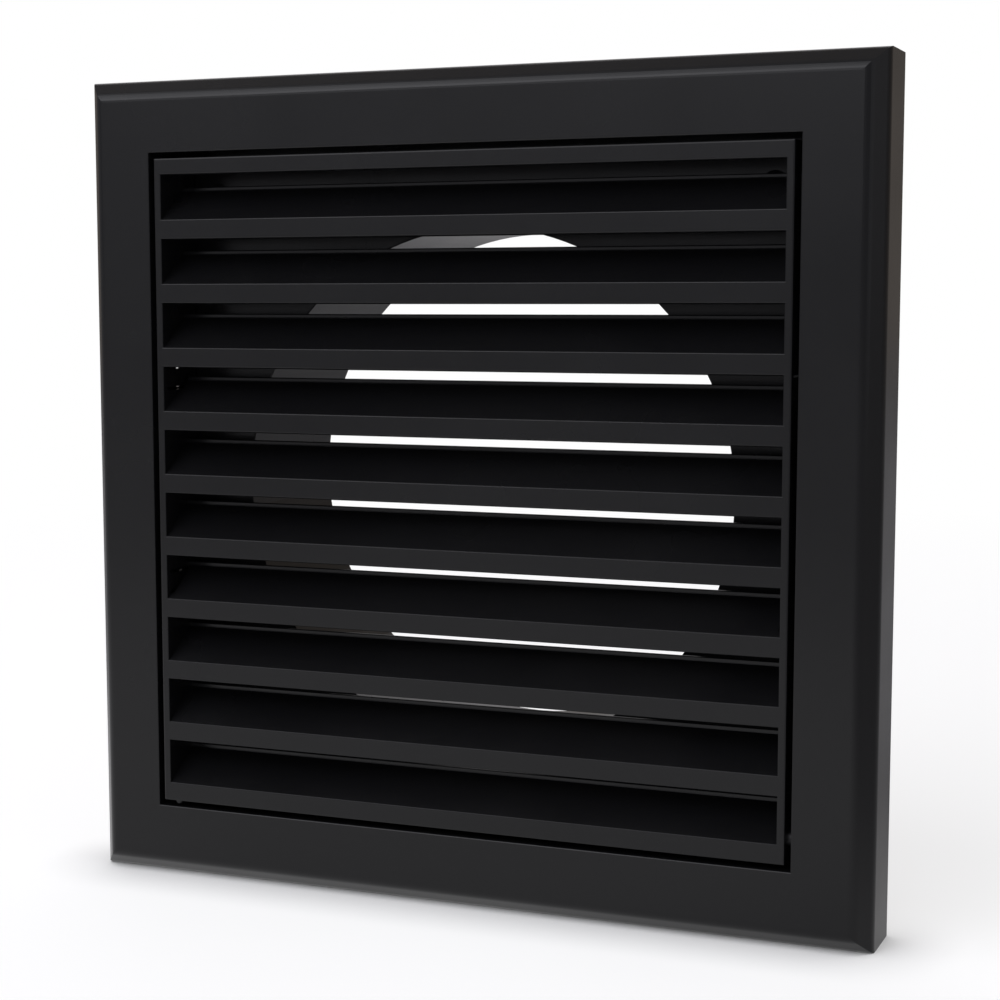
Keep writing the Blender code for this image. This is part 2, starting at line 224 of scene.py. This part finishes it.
def plastic_normal(tree, sink, grain):
    """A fine grain on slight sinks."""
    waves = add(tree, "Bump", {"Height": sink, "Distance": SINK_HEIGHT}).outputs["Normal"]
    return add(tree, "Bump", {"Height": grain, "Distance": GRAIN_HEIGHT, "Normal": waves}).outputs["Normal"]


def plastic(name, tone):
    """Satin black moulding with uneven gloss."""
    made = bpy.data.materials.new(name)
    made.use_nodes = True
    tree = made.node_tree
    place = add(tree, "TexCoord").outputs["Object"]
    flow = noise(tree, place, FLOW_SIZE, FLOW_DETAIL)
    fleck = noise(tree, place, FLECK_SIZE, FLECK_DETAIL)
    grain = noise(tree, place, GRAIN_SIZE, GRAIN_DETAIL)
    sink = noise(tree, place, SINK_SIZE, SINK_DETAIL)
    smooth = ROUGHNESS - ROUGHNESS_VARIES
    rough = ROUGHNESS + ROUGHNESS_VARIES
    shader = tree.nodes["Principled BSDF"]
    feed(tree, shader.inputs["Base Color"], plastic_colour(tree, tone, flow, fleck))
    feed(tree, shader.inputs["Roughness"], spread(tree, flow, smooth, rough, NOISE_LOW, NOISE_HIGH))
    feed(tree, shader.inputs["Normal"], plastic_normal(tree, sink, grain))
    feed(tree, shader.inputs["Specular IOR Level"], SPECULAR)
    return made


def finish_node(name, material):
    """Puts a material on all of a CAD node."""
    for place in frame["nodes"][name].material_slots:
        place.material = material


def mirrored_rays(tree, path):
    """1 for what a glossy surface mirrors or a clear one lets through, and 0 for all else."""
    return total(tree, path.outputs["Is Glossy Ray"], path.outputs["Is Transmission Ray"])


def white_share(tree, path, way):
    """How white a place turns: wholly for the camera, and by a share where it is mirrored from behind.

    way points from the grille to the place.
    """
    facing = add(tree, "VectorMath", {0: way, 1: BACKDROP_WAY}, operation="DOT_PRODUCT").outputs["Value"]
    backdrop = spread(tree, facing, 0, BACKDROP_SHARE, math.cos(BACKDROP_OUTER), math.cos(BACKDROP_INNER))
    mirrored = product(tree, mirrored_rays(tree, path), backdrop)
    return total(tree, path.outputs["Is Camera Ray"], mirrored)


def floor_lift(tree, path, place):
    """The glow that lifts the lit floor to white for the camera, and a pool of it that only mirrored rays
    see, a painted reflection.

    A lift by the same amount everywhere keeps the real shadows, and close under the grille it fades, which
    paints a contact shadow.
    """
    # Ambient occlusion dims the camera's glow near the grille: painted contact shadow
    inputs = {"Distance": PAINTED_SHADOW_REACH}
    painted_shadow = add(tree, "AmbientOcclusion", inputs, samples=PAINTED_SHADOW_SAMPLES).outputs["AO"]
    seen = product(tree, path.outputs["Is Camera Ray"], painted_shadow)
    # The pool glows only for mirrored rays: a painted reflection in the grille's lower faces
    from_painted_reflection = add(tree, "VectorMath", {0: place, 1: PAINTED_REFLECTION_PLACE}, operation="DISTANCE").outputs["Value"]
    painted_reflection = spread(tree, from_painted_reflection, PAINTED_REFLECTION_SHARE, 0, PAINTED_REFLECTION_FROM, PAINTED_REFLECTION_TO)
    mirrored = product(tree, mirrored_rays(tree, path), painted_reflection)
    return product(tree, total(tree, seen, mirrored), 1 - FLOOR_LEVEL)


def floor_material():
    """Pale and matt, with the grille's real shadow and a painted contact shadow, a painted reflection pool,
    and plain white far out where the camera sees it.
    """
    made = bpy.data.materials.new("floor")
    tree = cleared(made)
    path = add(tree, "LightPath")
    place = add(tree, "NewGeometry").outputs["Position"]
    matt = add(tree, "BsdfDiffuse", {"Color": FLOOR_TONE})
    glow = add(tree, "Emission", {"Strength": floor_lift(tree, path, place)})
    near = add(tree, "AddShader", {0: matt.outputs[0], 1: glow.outputs[0]})
    white = add(tree, "Emission", {"Strength": WHITE_STRENGTH})
    way = add(tree, "VectorMath", {0: place}, operation="NORMALIZE").outputs["Vector"]
    away = add(tree, "VectorMath", {0: place}, operation="LENGTH").outputs["Value"]
    far = spread(tree, away, 0, 1, WHITE_FROM, WHITE_AT)
    share = product(tree, far, white_share(tree, path, way))
    both = add(tree, "MixShader", {0: share, 1: near.outputs[0], 2: white.outputs[0]})
    add(tree, "OutputMaterial", {"Surface": both.outputs[0]})
    return made


def floor():
    """A round floor at the height of the grille's lower edge."""
    ground = cad_box[0].z
    mesh = bpy.data.meshes.new("floor")
    rim = [2 * math.pi * step / FLOOR_STEPS for step in range(FLOOR_STEPS)]
    points = [(FLOOR_RADIUS * math.cos(turn), FLOOR_RADIUS * math.sin(turn), ground) for turn in rim]
    mesh.from_pydata(points, [], [tuple(range(FLOOR_STEPS))])
    mesh.materials.append(floor_material())
    made = bpy.data.objects.new("floor", mesh)
    bpy.context.scene.collection.objects.link(made)


def lamp(name, turn, rise, width, height, power):
    """An oval softbox aimed at the grille."""
    around, up = math.radians(turn), math.radians(rise)
    flat = LAMP_DISTANCE * math.cos(up)
    place = Vector((flat * math.sin(around), -flat * math.cos(around), LAMP_DISTANCE * math.sin(up)))
    data = bpy.data.lights.new(name, "AREA")
    data.shape = "ELLIPSE"
    data.size = width
    data.size_y = height
    data.energy = power
    data.color = LAMP_TONE
    made = bpy.data.objects.new(name, data)
    made.location = place
    made.rotation_euler = (-place).to_track_quat("-Z", "Y").to_euler()
    bpy.context.scene.collection.objects.link(made)


def world():
    """An even, dim room, cool in front and warm behind, which the camera sees as white."""
    made = bpy.data.worlds.new("room")
    tree = cleared(made)
    path = add(tree, "LightPath")
    way = add(tree, "TexCoord").outputs["Generated"]
    depth = add(tree, "SeparateXYZ", {"Vector": way}).outputs["Y"]
    behind = spread(tree, depth, 0, 1, ROOM_FRONT_DEPTH, ROOM_BACK_DEPTH)
    tone = blend(tree, behind, ROOM_FRONT_TONE, ROOM_BACK_TONE)
    room = add(tree, "Background", {"Color": tone, "Strength": ROOM_LIGHT})
    white = add(tree, "Background", {"Color": WHITE, "Strength": WHITE_STRENGTH})
    share = white_share(tree, path, way)
    both = add(tree, "MixShader", {0: share, 1: room.outputs[0], 2: white.outputs[0]})
    add(tree, "OutputWorld", {"Surface": both.outputs[0]})
    bpy.context.scene.world = made


bpy.context.scene.view_settings.view_transform = "Standard"
camera()
finish_node("base_frame", plastic("base_plastic", BASE_TONE))
finish_node("louvre_insert", plastic("insert_plastic", INSERT_TONE))
floor()
for settings in LAMPS:
    lamp(*settings)
world()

**DIRECTIVE:**
Write out the listing's lines exactly, from its first line through the line that contains "place.material = material", and stop there.

**TASK OUTPUT:**
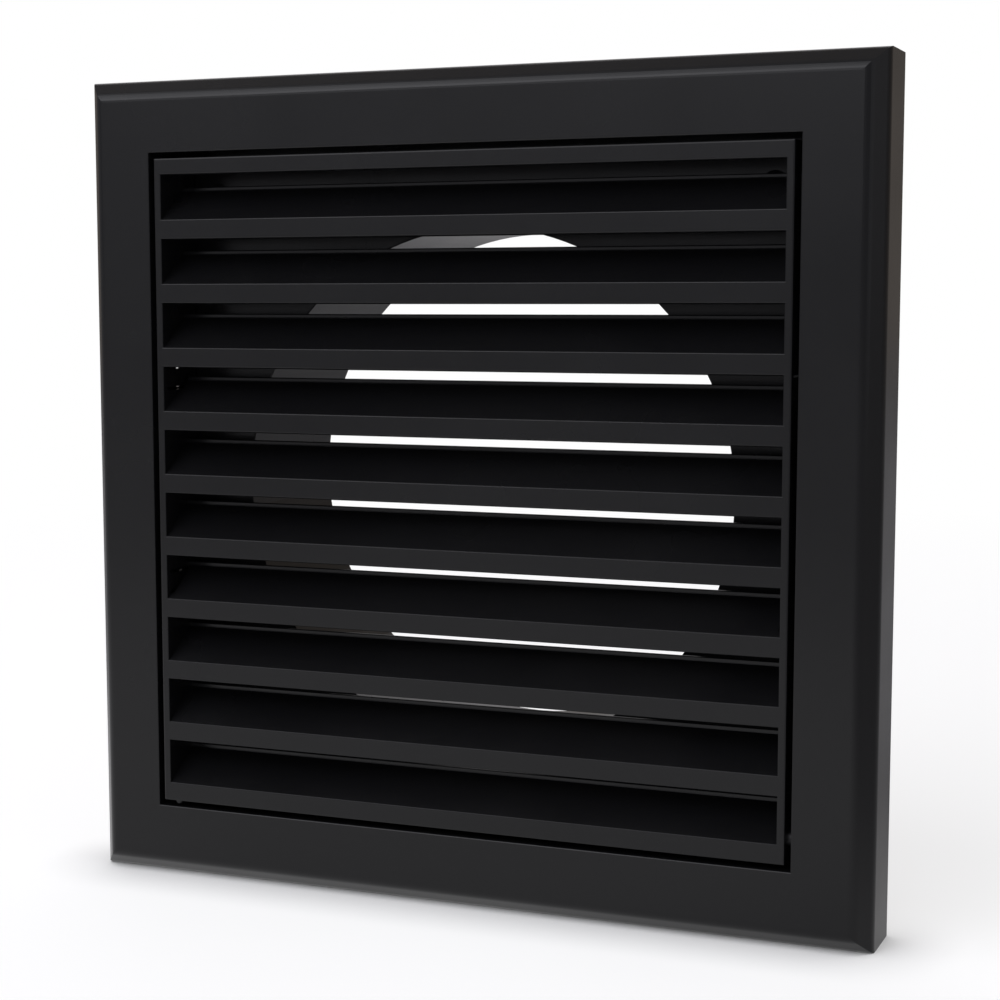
Keep writing the Blender code for this image. This is part 2, starting at line 224 of scene.py. This part finishes it.
def plastic_normal(tree, sink, grain):
    """A fine grain on slight sinks."""
    waves = add(tree, "Bump", {"Height": sink, "Distance": SINK_HEIGHT}).outputs["Normal"]
    return add(tree, "Bump", {"Height": grain, "Distance": GRAIN_HEIGHT, "Normal": waves}).outputs["Normal"]


def plastic(name, tone):
    """Satin black moulding with uneven gloss."""
    made = bpy.data.materials.new(name)
    made.use_nodes = True
    tree = made.node_tree
    place = add(tree, "TexCoord").outputs["Object"]
    flow = noise(tree, place, FLOW_SIZE, FLOW_DETAIL)
    fleck = noise(tree, place, FLECK_SIZE, FLECK_DETAIL)
    grain = noise(tree, place, GRAIN_SIZE, GRAIN_DETAIL)
    sink = noise(tree, place, SINK_SIZE, SINK_DETAIL)
    smooth = ROUGHNESS - ROUGHNESS_VARIES
    rough = ROUGHNESS + ROUGHNESS_VARIES
    shader = tree.nodes["Principled BSDF"]
    feed(tree, shader.inputs["Base Color"], plastic_colour(tree, tone, flow, fleck))
    feed(tree, shader.inputs["Roughness"], spread(tree, flow, smooth, rough, NOISE_LOW, NOISE_HIGH))
    feed(tree, shader.inputs["Normal"], plastic_normal(tree, sink, grain))
    feed(tree, shader.inputs["Specular IOR Level"], SPECULAR)
    return made


def finish_node(name, material):
    """Puts a material on all of a CAD node."""
    for place in frame["nodes"][name].material_slots:
        place.material = material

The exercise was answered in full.